== Problem description ==
Return, unaltered, every line from the beginning of the material below up to and including the one with "return np.array([x, y, middle +".

----

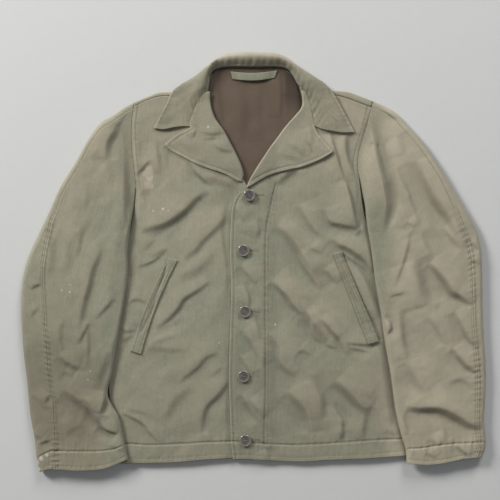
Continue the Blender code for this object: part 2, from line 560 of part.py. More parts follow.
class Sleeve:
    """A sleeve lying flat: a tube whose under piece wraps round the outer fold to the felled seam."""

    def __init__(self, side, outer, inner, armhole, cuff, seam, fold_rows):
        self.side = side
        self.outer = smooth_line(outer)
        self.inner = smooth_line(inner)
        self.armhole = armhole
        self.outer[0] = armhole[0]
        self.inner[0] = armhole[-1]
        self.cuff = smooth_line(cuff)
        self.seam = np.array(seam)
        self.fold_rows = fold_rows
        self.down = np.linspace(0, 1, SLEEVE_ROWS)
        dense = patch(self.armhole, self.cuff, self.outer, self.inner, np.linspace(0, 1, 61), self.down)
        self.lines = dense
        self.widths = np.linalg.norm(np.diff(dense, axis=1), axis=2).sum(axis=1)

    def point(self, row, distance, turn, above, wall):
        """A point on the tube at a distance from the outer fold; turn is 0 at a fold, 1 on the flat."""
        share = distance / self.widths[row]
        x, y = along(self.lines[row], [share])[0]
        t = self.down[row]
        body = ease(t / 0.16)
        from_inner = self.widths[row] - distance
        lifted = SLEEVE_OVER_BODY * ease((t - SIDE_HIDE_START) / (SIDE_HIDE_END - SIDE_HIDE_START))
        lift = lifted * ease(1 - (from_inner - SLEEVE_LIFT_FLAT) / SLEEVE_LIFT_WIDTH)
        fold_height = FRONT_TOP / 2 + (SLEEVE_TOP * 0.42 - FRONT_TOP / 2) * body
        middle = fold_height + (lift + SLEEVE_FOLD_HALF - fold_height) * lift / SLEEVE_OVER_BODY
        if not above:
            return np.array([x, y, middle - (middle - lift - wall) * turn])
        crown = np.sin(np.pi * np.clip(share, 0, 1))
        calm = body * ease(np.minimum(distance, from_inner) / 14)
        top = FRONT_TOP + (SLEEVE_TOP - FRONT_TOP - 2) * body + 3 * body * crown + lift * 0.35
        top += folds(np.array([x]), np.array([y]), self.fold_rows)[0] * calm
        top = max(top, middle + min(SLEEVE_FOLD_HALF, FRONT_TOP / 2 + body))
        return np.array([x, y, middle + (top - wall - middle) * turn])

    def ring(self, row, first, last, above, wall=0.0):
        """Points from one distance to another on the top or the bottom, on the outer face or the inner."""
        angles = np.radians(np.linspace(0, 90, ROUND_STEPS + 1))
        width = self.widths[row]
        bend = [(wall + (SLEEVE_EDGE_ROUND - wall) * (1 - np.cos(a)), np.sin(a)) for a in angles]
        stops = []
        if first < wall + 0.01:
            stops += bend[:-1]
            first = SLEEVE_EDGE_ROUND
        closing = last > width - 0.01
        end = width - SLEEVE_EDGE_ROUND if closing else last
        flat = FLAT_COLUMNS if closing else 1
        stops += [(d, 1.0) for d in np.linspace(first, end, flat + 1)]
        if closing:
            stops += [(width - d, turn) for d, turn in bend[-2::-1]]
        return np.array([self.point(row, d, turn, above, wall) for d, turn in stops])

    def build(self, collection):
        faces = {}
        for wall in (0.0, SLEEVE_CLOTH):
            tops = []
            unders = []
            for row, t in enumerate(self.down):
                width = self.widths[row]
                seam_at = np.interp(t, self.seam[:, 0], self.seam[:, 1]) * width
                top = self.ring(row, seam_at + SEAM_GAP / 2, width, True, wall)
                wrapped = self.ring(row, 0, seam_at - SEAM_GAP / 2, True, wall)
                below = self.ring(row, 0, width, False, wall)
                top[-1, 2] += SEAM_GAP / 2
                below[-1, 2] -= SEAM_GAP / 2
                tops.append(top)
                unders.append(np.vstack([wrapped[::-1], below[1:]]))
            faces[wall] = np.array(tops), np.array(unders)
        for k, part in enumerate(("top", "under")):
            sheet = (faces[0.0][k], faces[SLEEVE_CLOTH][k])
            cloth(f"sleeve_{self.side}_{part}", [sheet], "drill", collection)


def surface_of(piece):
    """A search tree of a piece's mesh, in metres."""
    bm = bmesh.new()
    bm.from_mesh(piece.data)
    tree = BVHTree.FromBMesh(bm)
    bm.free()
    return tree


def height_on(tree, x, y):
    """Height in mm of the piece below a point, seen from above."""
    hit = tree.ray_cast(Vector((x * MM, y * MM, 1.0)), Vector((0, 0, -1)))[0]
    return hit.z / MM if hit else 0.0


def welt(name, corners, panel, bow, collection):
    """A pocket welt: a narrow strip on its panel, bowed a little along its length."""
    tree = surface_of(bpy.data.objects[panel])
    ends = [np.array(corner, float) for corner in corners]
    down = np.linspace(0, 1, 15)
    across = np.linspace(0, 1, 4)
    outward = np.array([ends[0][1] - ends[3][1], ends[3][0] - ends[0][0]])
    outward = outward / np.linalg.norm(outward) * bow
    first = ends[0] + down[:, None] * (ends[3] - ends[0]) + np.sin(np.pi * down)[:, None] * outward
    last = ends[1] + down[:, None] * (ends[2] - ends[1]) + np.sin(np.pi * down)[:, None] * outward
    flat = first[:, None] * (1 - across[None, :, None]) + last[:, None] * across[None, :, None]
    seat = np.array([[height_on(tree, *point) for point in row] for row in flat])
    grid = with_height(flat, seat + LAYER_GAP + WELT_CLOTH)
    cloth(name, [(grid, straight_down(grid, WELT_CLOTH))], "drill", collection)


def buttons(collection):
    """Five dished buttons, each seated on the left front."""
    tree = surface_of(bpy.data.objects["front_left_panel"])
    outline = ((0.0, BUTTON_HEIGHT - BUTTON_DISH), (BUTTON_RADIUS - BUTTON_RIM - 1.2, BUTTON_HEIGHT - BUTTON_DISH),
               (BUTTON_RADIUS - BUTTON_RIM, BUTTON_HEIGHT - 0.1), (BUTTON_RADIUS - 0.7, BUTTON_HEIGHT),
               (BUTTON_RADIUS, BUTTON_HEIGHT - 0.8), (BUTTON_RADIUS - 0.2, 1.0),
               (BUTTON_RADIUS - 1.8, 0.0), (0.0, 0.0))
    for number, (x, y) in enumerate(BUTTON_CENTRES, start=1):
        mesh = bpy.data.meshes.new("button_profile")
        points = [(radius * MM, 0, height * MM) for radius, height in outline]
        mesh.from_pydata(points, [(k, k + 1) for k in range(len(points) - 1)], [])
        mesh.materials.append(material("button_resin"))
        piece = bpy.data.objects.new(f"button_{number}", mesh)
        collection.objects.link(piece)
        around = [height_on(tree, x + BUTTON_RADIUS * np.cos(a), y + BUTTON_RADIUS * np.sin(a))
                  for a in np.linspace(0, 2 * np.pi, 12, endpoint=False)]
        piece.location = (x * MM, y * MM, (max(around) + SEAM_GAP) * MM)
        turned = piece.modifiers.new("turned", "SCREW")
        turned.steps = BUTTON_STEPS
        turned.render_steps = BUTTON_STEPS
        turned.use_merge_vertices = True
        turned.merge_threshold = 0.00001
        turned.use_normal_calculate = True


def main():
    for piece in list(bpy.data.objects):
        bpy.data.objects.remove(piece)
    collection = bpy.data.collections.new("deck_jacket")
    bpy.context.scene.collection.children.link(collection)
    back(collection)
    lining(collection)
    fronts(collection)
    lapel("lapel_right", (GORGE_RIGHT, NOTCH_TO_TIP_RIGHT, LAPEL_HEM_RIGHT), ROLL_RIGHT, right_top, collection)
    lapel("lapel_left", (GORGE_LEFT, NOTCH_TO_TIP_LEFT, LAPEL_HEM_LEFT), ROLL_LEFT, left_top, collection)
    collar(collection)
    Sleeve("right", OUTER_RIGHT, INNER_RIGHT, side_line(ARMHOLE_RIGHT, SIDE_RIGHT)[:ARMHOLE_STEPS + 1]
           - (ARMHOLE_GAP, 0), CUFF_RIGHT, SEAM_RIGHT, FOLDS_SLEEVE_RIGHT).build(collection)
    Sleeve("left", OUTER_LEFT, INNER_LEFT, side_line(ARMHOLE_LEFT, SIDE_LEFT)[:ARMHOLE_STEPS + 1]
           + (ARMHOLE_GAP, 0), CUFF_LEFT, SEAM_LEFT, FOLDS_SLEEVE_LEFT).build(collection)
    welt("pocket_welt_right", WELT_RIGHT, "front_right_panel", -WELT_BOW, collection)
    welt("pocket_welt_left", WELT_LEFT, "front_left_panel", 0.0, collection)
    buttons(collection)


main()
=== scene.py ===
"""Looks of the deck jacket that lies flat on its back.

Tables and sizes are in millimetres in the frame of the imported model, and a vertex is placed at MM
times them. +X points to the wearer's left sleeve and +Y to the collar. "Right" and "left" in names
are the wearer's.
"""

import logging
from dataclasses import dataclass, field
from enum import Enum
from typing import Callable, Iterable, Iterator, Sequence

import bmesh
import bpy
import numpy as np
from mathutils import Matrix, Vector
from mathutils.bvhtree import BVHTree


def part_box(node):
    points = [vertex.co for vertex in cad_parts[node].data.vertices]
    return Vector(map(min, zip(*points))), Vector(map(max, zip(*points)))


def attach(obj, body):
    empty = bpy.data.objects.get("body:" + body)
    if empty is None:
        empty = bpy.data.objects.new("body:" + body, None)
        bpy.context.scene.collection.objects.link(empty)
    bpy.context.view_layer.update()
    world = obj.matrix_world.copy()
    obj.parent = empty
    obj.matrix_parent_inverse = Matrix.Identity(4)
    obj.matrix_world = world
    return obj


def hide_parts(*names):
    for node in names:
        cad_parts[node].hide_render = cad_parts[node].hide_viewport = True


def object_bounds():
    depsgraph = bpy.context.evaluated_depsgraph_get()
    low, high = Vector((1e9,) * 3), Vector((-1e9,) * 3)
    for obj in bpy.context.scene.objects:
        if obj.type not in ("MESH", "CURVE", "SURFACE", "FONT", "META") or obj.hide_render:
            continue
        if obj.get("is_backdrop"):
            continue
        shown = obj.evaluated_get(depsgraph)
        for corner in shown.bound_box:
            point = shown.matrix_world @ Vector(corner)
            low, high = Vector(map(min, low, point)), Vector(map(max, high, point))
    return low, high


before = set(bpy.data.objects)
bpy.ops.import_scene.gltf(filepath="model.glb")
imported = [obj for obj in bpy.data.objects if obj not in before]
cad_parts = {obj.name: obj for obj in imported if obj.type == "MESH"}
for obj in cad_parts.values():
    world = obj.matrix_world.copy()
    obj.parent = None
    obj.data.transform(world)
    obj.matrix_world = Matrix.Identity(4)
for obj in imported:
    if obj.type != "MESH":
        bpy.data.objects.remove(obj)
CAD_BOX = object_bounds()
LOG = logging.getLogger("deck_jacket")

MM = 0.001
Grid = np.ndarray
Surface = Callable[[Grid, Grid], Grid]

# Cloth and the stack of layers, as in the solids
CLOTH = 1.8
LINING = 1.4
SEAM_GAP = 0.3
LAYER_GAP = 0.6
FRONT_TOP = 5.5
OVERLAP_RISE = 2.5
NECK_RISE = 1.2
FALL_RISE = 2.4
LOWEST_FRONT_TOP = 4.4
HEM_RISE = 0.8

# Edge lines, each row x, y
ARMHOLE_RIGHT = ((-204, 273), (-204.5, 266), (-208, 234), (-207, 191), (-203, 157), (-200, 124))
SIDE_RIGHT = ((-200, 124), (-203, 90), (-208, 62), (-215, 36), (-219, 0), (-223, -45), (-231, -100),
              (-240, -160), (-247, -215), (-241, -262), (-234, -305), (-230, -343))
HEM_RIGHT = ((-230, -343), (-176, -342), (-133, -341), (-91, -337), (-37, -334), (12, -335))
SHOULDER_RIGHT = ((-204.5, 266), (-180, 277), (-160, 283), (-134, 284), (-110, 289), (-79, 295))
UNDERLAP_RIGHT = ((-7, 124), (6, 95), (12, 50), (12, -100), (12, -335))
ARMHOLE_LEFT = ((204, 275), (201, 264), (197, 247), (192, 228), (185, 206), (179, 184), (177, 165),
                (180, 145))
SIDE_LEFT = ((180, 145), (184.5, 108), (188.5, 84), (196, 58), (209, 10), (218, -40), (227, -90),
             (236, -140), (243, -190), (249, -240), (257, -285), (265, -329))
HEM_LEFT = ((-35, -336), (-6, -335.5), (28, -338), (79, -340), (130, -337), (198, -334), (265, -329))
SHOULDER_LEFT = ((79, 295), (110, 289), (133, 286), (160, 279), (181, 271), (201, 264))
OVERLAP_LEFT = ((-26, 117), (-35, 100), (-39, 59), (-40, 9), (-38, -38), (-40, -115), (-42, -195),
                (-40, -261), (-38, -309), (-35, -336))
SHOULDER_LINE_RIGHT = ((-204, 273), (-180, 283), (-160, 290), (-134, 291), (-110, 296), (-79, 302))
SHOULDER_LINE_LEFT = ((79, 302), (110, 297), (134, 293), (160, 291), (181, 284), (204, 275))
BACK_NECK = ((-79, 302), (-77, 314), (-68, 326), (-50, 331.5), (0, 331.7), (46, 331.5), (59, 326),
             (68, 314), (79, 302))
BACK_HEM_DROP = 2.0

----

== Solution ==
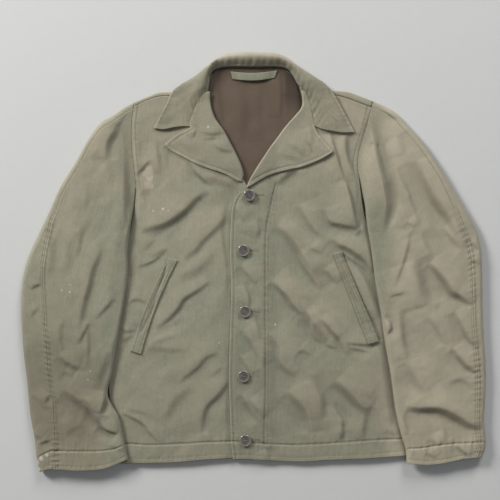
Continue the Blender code for this object: part 2, from line 560 of part.py. More parts follow.
class Sleeve:
    """A sleeve lying flat: a tube whose under piece wraps round the outer fold to the felled seam."""

    def __init__(self, side, outer, inner, armhole, cuff, seam, fold_rows):
        self.side = side
        self.outer = smooth_line(outer)
        self.inner = smooth_line(inner)
        self.armhole = armhole
        self.outer[0] = armhole[0]
        self.inner[0] = armhole[-1]
        self.cuff = smooth_line(cuff)
        self.seam = np.array(seam)
        self.fold_rows = fold_rows
        self.down = np.linspace(0, 1, SLEEVE_ROWS)
        dense = patch(self.armhole, self.cuff, self.outer, self.inner, np.linspace(0, 1, 61), self.down)
        self.lines = dense
        self.widths = np.linalg.norm(np.diff(dense, axis=1), axis=2).sum(axis=1)

    def point(self, row, distance, turn, above, wall):
        """A point on the tube at a distance from the outer fold; turn is 0 at a fold, 1 on the flat."""
        share = distance / self.widths[row]
        x, y = along(self.lines[row], [share])[0]
        t = self.down[row]
        body = ease(t / 0.16)
        from_inner = self.widths[row] - distance
        lifted = SLEEVE_OVER_BODY * ease((t - SIDE_HIDE_START) / (SIDE_HIDE_END - SIDE_HIDE_START))
        lift = lifted * ease(1 - (from_inner - SLEEVE_LIFT_FLAT) / SLEEVE_LIFT_WIDTH)
        fold_height = FRONT_TOP / 2 + (SLEEVE_TOP * 0.42 - FRONT_TOP / 2) * body
        middle = fold_height + (lift + SLEEVE_FOLD_HALF - fold_height) * lift / SLEEVE_OVER_BODY
        if not above:
            return np.array([x, y, middle - (middle - lift - wall) * turn])
        crown = np.sin(np.pi * np.clip(share, 0, 1))
        calm = body * ease(np.minimum(distance, from_inner) / 14)
        top = FRONT_TOP + (SLEEVE_TOP - FRONT_TOP - 2) * body + 3 * body * crown + lift * 0.35
        top += folds(np.array([x]), np.array([y]), self.fold_rows)[0] * calm
        top = max(top, middle + min(SLEEVE_FOLD_HALF, FRONT_TOP / 2 + body))
        return np.array([x, y, middle + (top - wall - middle) * turn])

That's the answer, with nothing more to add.